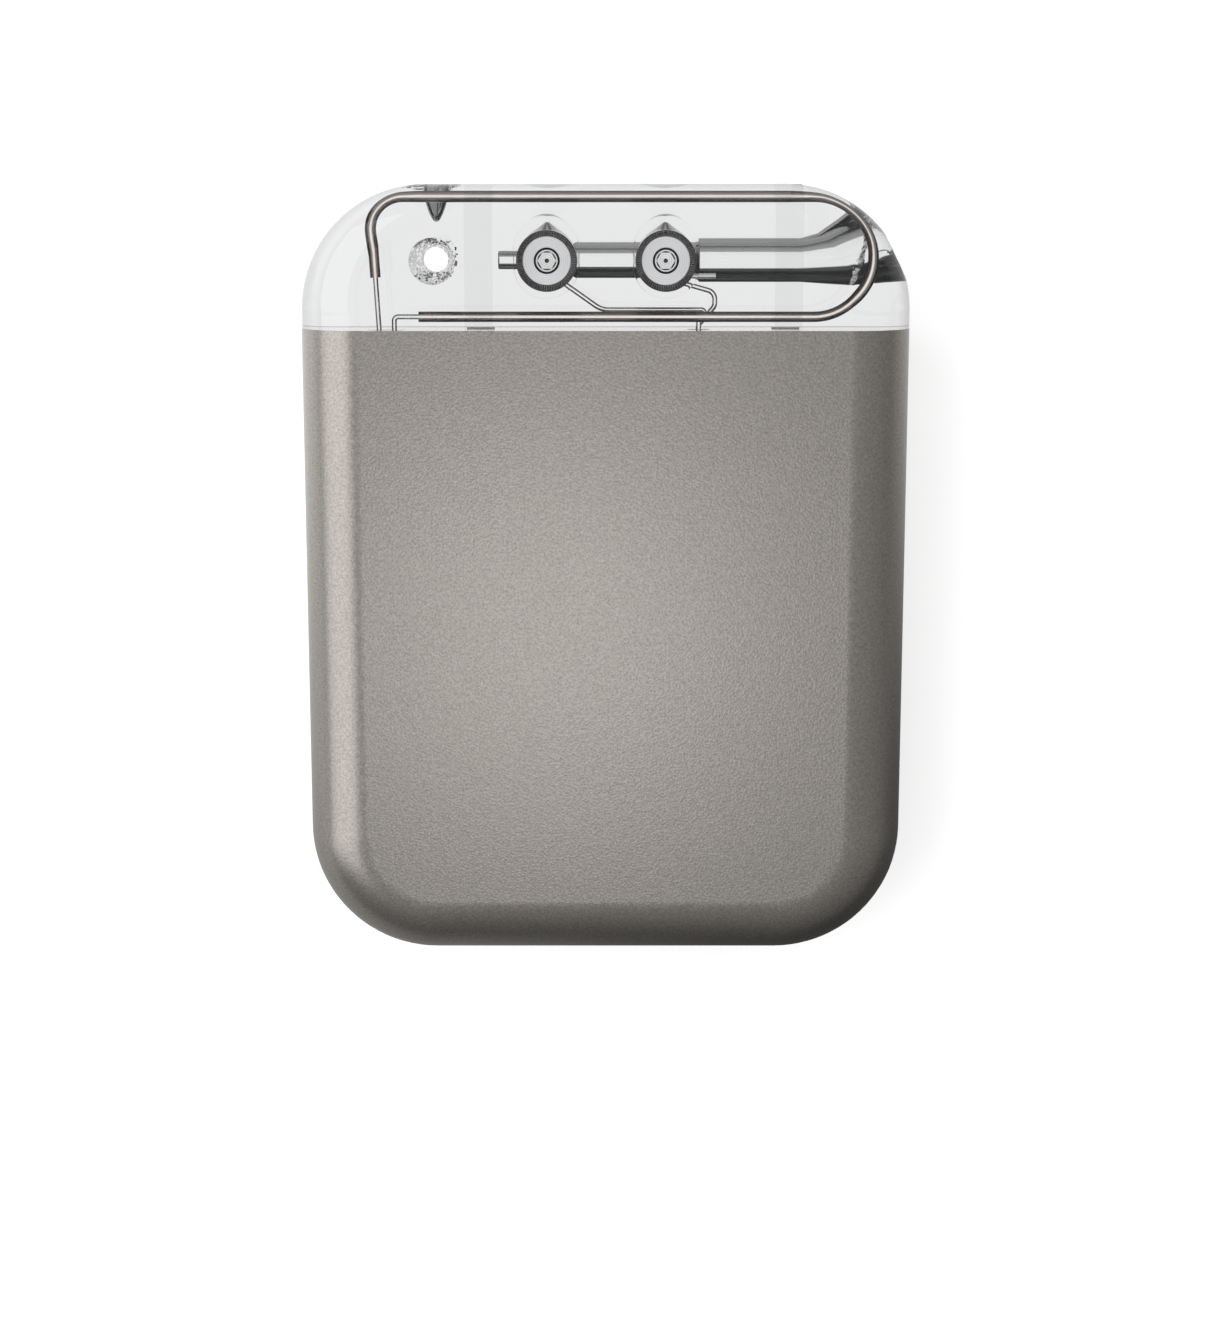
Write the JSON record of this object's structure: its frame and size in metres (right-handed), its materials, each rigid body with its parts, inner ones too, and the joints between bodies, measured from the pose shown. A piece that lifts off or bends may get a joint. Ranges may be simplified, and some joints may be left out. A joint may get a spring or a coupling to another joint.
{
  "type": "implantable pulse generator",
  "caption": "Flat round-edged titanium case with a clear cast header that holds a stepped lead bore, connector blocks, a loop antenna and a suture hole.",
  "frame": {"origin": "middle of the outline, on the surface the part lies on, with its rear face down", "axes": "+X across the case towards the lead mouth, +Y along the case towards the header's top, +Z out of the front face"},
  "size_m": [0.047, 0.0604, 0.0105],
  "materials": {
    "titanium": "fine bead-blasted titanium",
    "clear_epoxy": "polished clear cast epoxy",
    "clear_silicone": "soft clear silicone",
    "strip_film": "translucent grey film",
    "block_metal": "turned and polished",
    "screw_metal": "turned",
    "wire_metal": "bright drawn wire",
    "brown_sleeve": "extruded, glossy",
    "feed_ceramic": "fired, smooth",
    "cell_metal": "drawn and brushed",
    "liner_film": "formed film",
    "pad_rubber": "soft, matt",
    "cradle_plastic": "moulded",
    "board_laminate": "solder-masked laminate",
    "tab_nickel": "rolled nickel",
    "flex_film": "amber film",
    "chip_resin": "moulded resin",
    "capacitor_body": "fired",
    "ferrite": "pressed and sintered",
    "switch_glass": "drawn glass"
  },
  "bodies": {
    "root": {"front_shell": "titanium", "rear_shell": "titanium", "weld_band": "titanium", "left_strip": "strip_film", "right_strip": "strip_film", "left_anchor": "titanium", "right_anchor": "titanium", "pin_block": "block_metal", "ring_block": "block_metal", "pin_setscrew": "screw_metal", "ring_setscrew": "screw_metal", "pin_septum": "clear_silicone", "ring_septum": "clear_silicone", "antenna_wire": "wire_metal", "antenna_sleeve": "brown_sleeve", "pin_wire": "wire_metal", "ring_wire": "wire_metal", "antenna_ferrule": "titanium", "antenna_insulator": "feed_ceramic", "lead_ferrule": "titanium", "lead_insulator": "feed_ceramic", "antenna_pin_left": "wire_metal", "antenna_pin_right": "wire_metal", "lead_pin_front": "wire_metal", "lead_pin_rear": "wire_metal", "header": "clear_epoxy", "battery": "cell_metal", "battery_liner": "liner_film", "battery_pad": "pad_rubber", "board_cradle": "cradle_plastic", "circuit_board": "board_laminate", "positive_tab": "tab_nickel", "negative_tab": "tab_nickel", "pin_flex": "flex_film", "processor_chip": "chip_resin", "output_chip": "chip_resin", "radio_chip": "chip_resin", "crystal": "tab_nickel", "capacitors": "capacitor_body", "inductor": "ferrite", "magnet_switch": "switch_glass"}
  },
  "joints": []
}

THE PROBLEM: Would you copy out each line exactly as written?

EXERCISE RESULT:
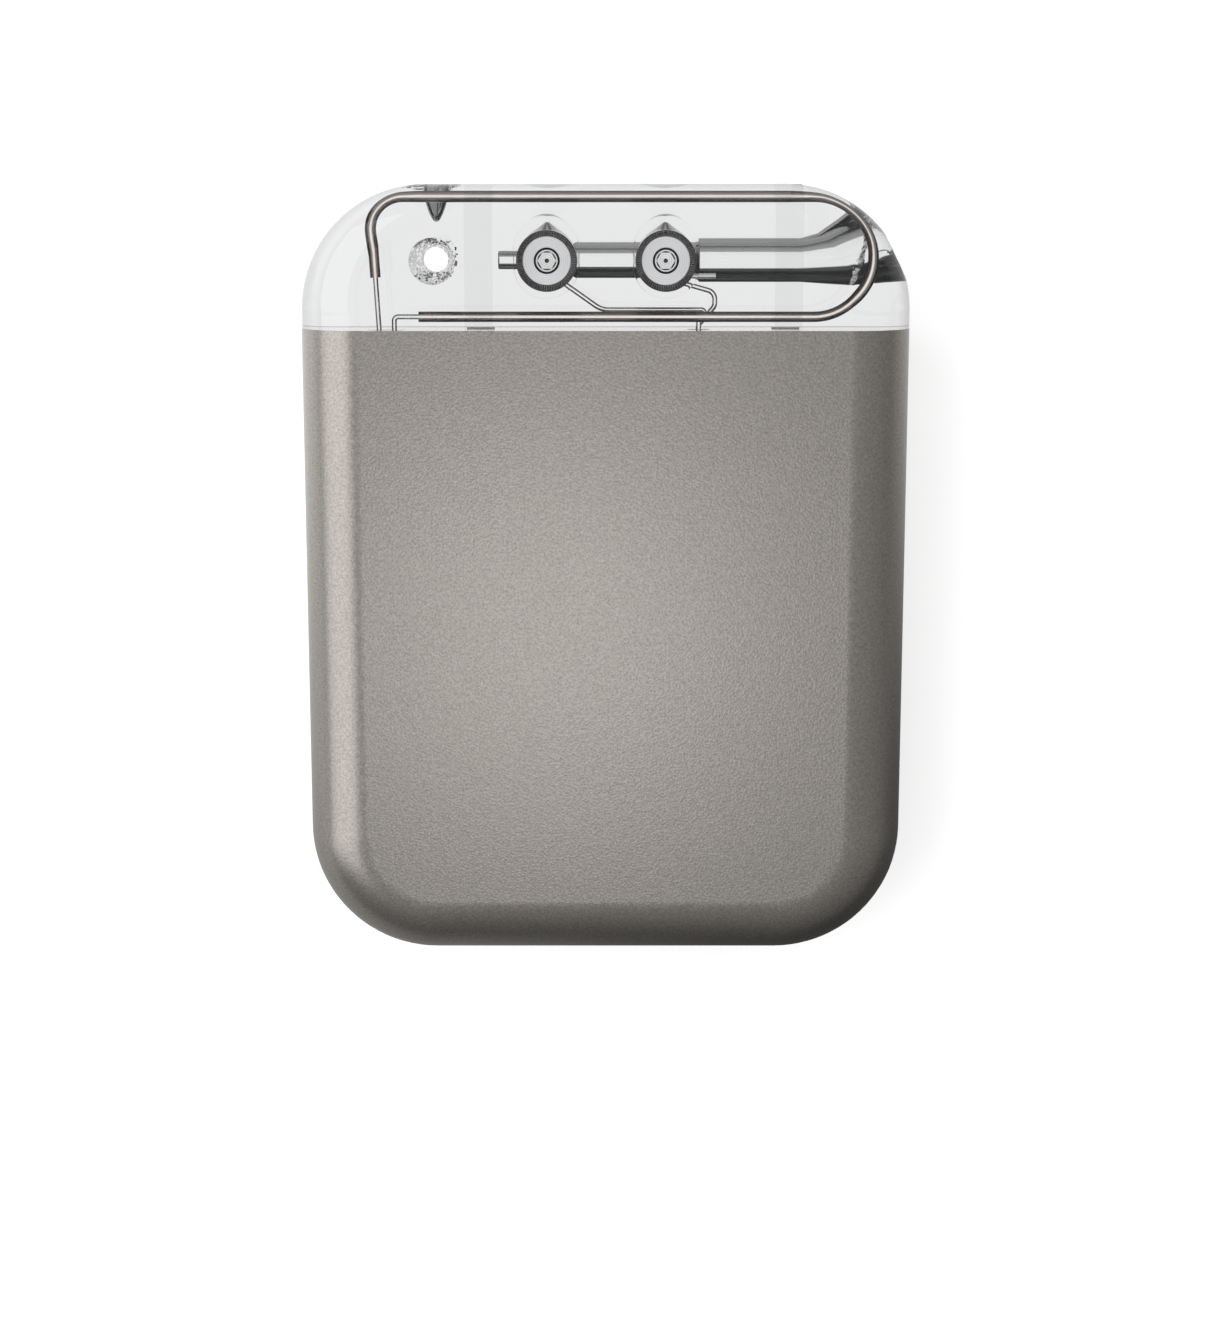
Write the JSON record of this object's structure: its frame and size in metres (right-handed), its materials, each rigid body with its parts, inner ones too, and the joints between bodies, measured from the pose shown. A piece that lifts off or bends may get a joint. Ranges may be simplified, and some joints may be left out. A joint may get a spring or a coupling to another joint.
{
  "type": "implantable pulse generator",
  "caption": "Flat round-edged titanium case with a clear cast header that holds a stepped lead bore, connector blocks, a loop antenna and a suture hole.",
  "frame": {"origin": "middle of the outline, on the surface the part lies on, with its rear face down", "axes": "+X across the case towards the lead mouth, +Y along the case towards the header's top, +Z out of the front face"},
  "size_m": [0.047, 0.0604, 0.0105],
  "materials": {
    "titanium": "fine bead-blasted titanium",
    "clear_epoxy": "polished clear cast epoxy",
    "clear_silicone": "soft clear silicone",
    "strip_film": "translucent grey film",
    "block_metal": "turned and polished",
    "screw_metal": "turned",
    "wire_metal": "bright drawn wire",
    "brown_sleeve": "extruded, glossy",
    "feed_ceramic": "fired, smooth",
    "cell_metal": "drawn and brushed",
    "liner_film": "formed film",
    "pad_rubber": "soft, matt",
    "cradle_plastic": "moulded",
    "board_laminate": "solder-masked laminate",
    "tab_nickel": "rolled nickel",
    "flex_film": "amber film",
    "chip_resin": "moulded resin",
    "capacitor_body": "fired",
    "ferrite": "pressed and sintered",
    "switch_glass": "drawn glass"
  },
  "bodies": {
    "root": {"front_shell": "titanium", "rear_shell": "titanium", "weld_band": "titanium", "left_strip": "strip_film", "right_strip": "strip_film", "left_anchor": "titanium", "right_anchor": "titanium", "pin_block": "block_metal", "ring_block": "block_metal", "pin_setscrew": "screw_metal", "ring_setscrew": "screw_metal", "pin_septum": "clear_silicone", "ring_septum": "clear_silicone", "antenna_wire": "wire_metal", "antenna_sleeve": "brown_sleeve", "pin_wire": "wire_metal", "ring_wire": "wire_metal", "antenna_ferrule": "titanium", "antenna_insulator": "feed_ceramic", "lead_ferrule": "titanium", "lead_insulator": "feed_ceramic", "antenna_pin_left": "wire_metal", "antenna_pin_right": "wire_metal", "lead_pin_front": "wire_metal", "lead_pin_rear": "wire_metal", "header": "clear_epoxy", "battery": "cell_metal", "battery_liner": "liner_film", "battery_pad": "pad_rubber", "board_cradle": "cradle_plastic", "circuit_board": "board_laminate", "positive_tab": "tab_nickel", "negative_tab": "tab_nickel", "pin_flex": "flex_film", "processor_chip": "chip_resin", "output_chip": "chip_resin", "radio_chip": "chip_resin", "crystal": "tab_nickel", "capacitors": "capacitor_body", "inductor": "ferrite", "magnet_switch": "switch_glass"}
  },
  "joints": []
}